Ok, so let me understand this. With no motion it will take 60 minutes for the light to travel no matter which way I test it. I agree with that. Now, in motion, you're saying that when I test the light at the top of the box, time for me is sped up, so that at 10 mph it still takes 60 minutes instead of 51 minutes and 41 seconds. Conversely, testing the other way, time has slowed down so that instead of taking 72 minutes, it still takes 60 minutes for the light to reach me. At 30 mph time has sped up more so that instead of taking only 40 minutes, it still takes 60. And conversely, instead of taking 2 hours, time has slowed down so that it only has taken 60 minutes. So, if the box was 120 miles long and I was in the middle, with bulbs flashing at both ends, going 30 mph, time would simutaneously be speeding up to make up the 20 minute difference one way while slowing down 60 minutes the other way. If I had atomic clocks in all three places, how would the clock in the middle handle going faster by 20 minutes and slower by 60 minutes at the same time? Also keep in mind that the faster you accelerate, the greater the difference -- 10mph 51:42 & 72, 20mph 45 & 90, 30mph 40 & 120. Also as you were saying, the light would be blue shifted, would the light also be blue shifted motionless? If not, then isn't that all the proof you need to tell whether or not you are in a gravity enviroment or being accelerated? That was the original question.

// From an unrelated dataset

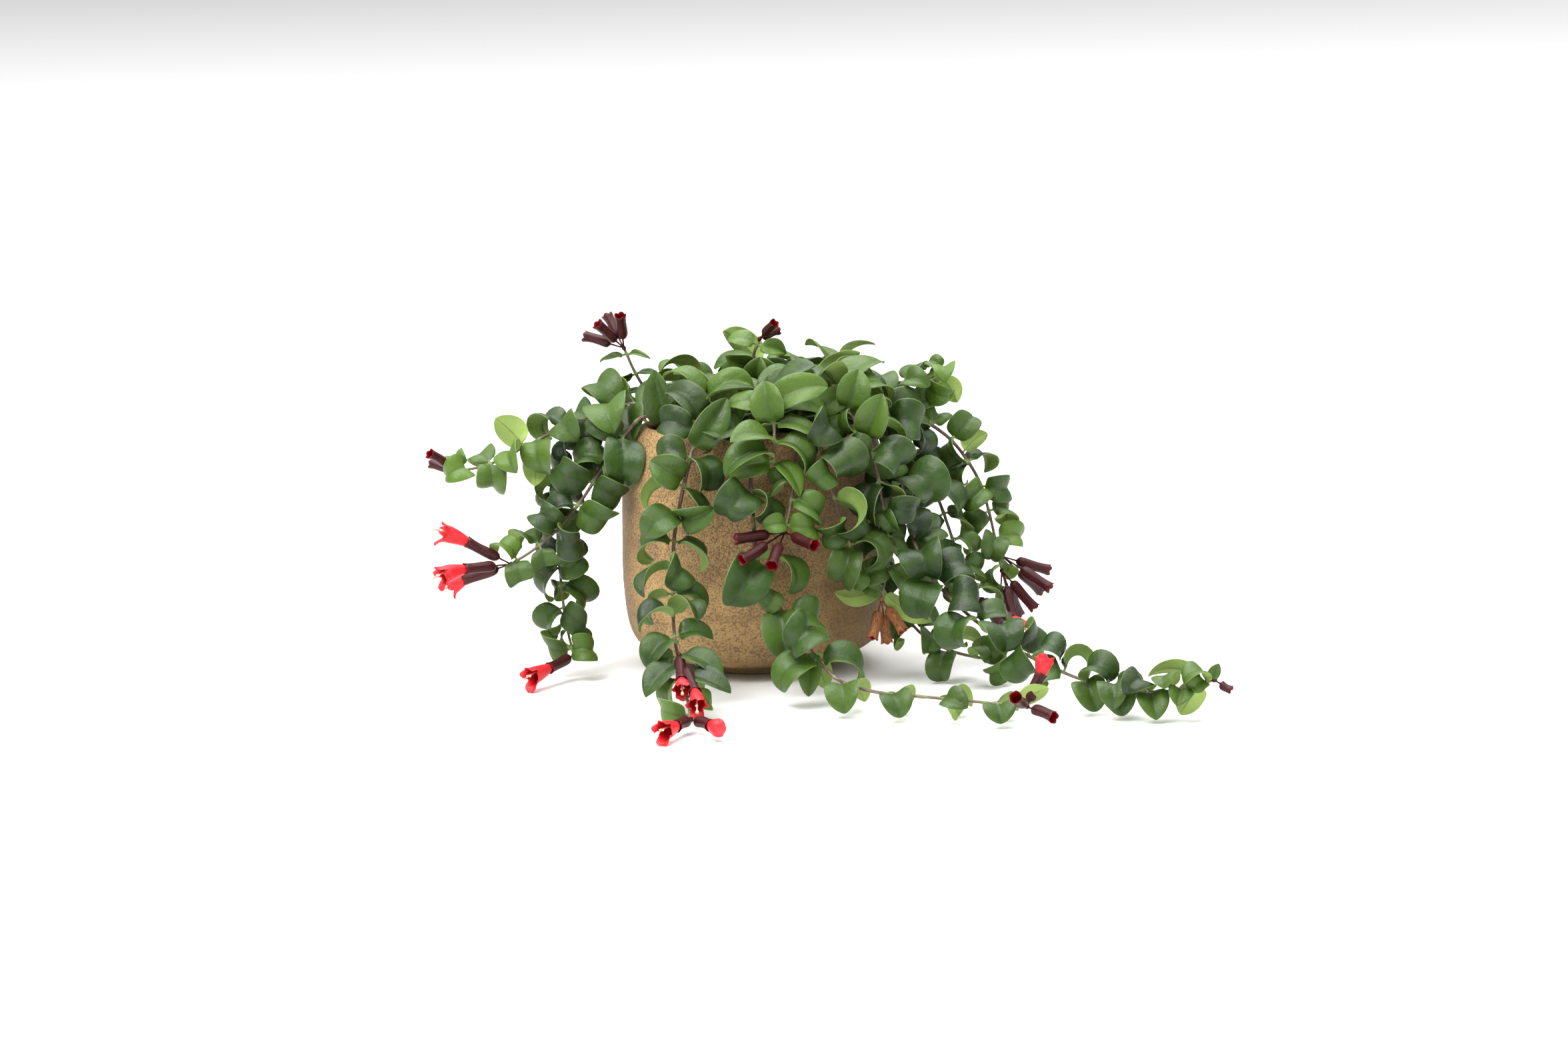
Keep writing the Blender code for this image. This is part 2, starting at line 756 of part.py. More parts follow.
def draw_leaf(rng, trail, stem, distance, side, number, attempt):
    """One way in which a leaf could leave the stem: later attempts are smaller and freer."""
    point, tangent, normal = stem.at(distance)
    age = distance / stem.length
    ease = attempt / ATTEMPTS
    length = trail.leaf + (trail.tip_leaf - trail.leaf) * max(0.0, age - 0.35) / 0.65
    length *= rng.uniform(0.92, 1.06) * (1 - 0.38 * ease)
    tilt = math.radians((32 if number % 2 else -4) + rng.uniform(-18, 18) * (1 + ease))
    lateral = normal.cross(tangent) * side
    out = lateral * math.cos(tilt) + normal * math.sin(tilt)
    out += tangent * rng.uniform(-0.3, 0.45) - UP * rng.uniform(0.0, 0.3)
    out.normalize()
    face = straight_cut(normal * 0.8 + UP * 0.5 + tangent * 0.15, out)
    face = Matrix.Rotation(math.radians(rng.uniform(-28, 28) * (1 + ease)), 3, out) @ face
    return Leaf(
        seat=point,
        out=out,
        face=face,
        length=length,
        width=length * rng.uniform(0.58, 0.7) * (1 - 0.15 * ease),
        reach=length * rng.uniform(0.18, 0.28),
        curl=math.radians(rng.uniform(*trail.curl)),
        fold=rng.uniform(0.12, 0.38),
        spiral=rng.uniform(-4, 4),
    )


def place_leaves(trail, stem, room):
    """The trail's leaves that fit, as (distance along the stem, side, leaf)."""
    rng = random.Random(trail.name)
    placed = []
    for number, distance in enumerate(stem.pairs):
        _, tangent, normal = stem.at(distance)
        for side in (-1, 1):
            lateral = normal.cross(tangent) * side
            stalk = stem.side(distance, LEAF_SIDES[side])
            for attempt in range(ATTEMPTS):
                leaf = draw_leaf(rng, trail, stem, distance, side, number, attempt)
                if not stands_aside(leaf, lateral) or not fits(leaf, stalk, trail, room):
                    continue
                clothed = [*placed, (distance, side, leaf)]
                if not grow_trail(stem, clothed).crosses_itself():
                    snug = leaf_skin(leaf, stalk)
                    room.add("leaves", snug.points, snug.faces)
                    placed = clothed
                    break
    return placed


def grow_trail(stem, placed):
    """The stem and its leaves as one surface: each leaf grows out of a side of the stem."""
    skin = Skin()
    ring = skin.ring(stem.ring(0))
    skin.cap(ring)
    for start, end in zip(stem.stations, stem.stations[1:]):
        leaves = [(side, leaf) for distance, side, leaf in placed if start < distance < end]
        following = skin.sleeve(ring, stem.ring(end), [LEAF_SIDES[side] for side, _ in leaves])
        for side, leaf in leaves:
            k = LEAF_SIDES[side]
            after = (k + 1) % 4
            stalk = [ring[k], ring[after], following[after], following[k]]
            skin.blade(stalk, leaf)
        ring = following
    skin.cap(ring)
    return skin


def bare_stem(stem):
    """The stem alone, to test where leaves fit."""
    skin = Skin()
    ring = skin.ring(stem.ring(0))
    for distance in stem.stations[1:]:
        ring = skin.sleeve(ring, stem.ring(distance))
    return skin


def solid_of(obj):
    """The points, in millimetres, and faces of an object as its modifiers leave it."""
    evaluated = obj.evaluated_get(bpy.context.evaluated_depsgraph_get())
    mesh = evaluated.to_mesh()
    points = [vertex.co / MM for vertex in mesh.vertices]
    faces = [tuple(polygon.vertices) for polygon in mesh.polygons]
    evaluated.to_mesh_clear()
    return points, faces


def clear_scene():
    for obj in list(bpy.data.objects):
        bpy.data.objects.remove(obj)


def main():
    clear_scene()
    materials = {name: make_material(name, *look) for name, look in MATERIALS.items()}
    pot = turned("pot", pot_profile(), materials["stoneware"])
    soil = turned("potting_soil", soil_profile(), materials["potting_soil"])
    room = Room()
    room.add("pot", *solid_of(pot))
    room.add("potting_soil", *solid_of(soil))
    stems = {trail.name: Stem(trail) for trail in TRAILS}
    for name, stem in stems.items():
        skin = bare_stem(stem)
        room.add(name, skin.points, skin.faces)
    for truss in TRUSSES:
        centre = hub_centre(truss, stems[truss.trail])
        mouths = [Vector(mouth) for mouth in truss.mouths]
        skins = [grow_hub(centre, stems[truss.trail].tangents[-1])]
        skins += [grow_calyx(centre, mouth, truss.calyx) for mouth in mouths]
        build_truss(truss, skins, materials["calyx"])
        for number, (calyx, length, bend) in enumerate(truss.flowers, 1):
            _, axis, _ = calyx_line(centre, mouths[calyx], truss.calyx)
            corolla = grow_corolla(mouths[calyx], axis, length, Vector(bend))
            skins.append(corolla)
            place = truss.name.split("_", 1)[1]
            corolla.build(f"corolla_{place}_{number}", materials["corolla"])
        for skin in skins:
            room.add(truss.name, skin.points, skin.faces)
    for trail in TRAILS:
        stem = stems[trail.name]
        placed = place_leaves(trail, stem, room)
        grow_trail(stem, placed).build(trail.name, materials["leaf"])


main()
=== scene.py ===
"""Potted trailing lipstick plant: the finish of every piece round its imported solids.

Lengths of the plant and the pot are in millimetres and become metres when a mesh is made. The pot stands at
the origin, +Z is up and the front of the plant faces -Y.
"""

from __future__ import annotations

import logging
import math
import random
from dataclasses import dataclass
from enum import Enum
from typing import Iterable, Iterator, Sequence

import bpy
import numpy as np
from mathutils import Matrix, Vector, noise
from mathutils.bvhtree import BVHTree

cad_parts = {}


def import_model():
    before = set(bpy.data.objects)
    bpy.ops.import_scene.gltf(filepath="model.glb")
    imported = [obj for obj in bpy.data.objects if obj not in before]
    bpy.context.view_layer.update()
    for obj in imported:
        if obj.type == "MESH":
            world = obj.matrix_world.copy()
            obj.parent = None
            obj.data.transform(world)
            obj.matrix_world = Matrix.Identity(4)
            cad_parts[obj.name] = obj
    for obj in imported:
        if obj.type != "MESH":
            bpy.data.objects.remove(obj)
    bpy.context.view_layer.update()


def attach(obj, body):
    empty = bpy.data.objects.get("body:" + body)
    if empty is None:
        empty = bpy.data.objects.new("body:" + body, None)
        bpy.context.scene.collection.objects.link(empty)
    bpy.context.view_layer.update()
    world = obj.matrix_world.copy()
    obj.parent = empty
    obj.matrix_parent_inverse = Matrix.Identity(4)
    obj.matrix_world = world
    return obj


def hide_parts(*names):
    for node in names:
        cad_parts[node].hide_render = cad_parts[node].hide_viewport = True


LOG = logging.getLogger("lipstick_plant")

MM = 0.001
UP = Vector((0, 0, 1))
BODY = "root"
LEAF_NUMBERS = ("across", "along", "upper", "youth", "tone")
FLOWER_NUMBERS = ("inner", "along", "turn")

Point = tuple[float, float, float]
Colour = tuple[float, float, float]
Outline = Sequence[tuple[float, float]]


# ---------------------------------------------------------------- nodes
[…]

So, even in a small box, with a light bulb at the top and a devise to measure it at the bottom, would there be a blue ( or red ) shifting of light in gravity? Would there be more of a shift when moving? And wouldn't there be a constantly changing, for the greater, shift when accelerating, and wouldn't this be all the proof you would need to tell you whether you were being held down by gravity or by acceleration??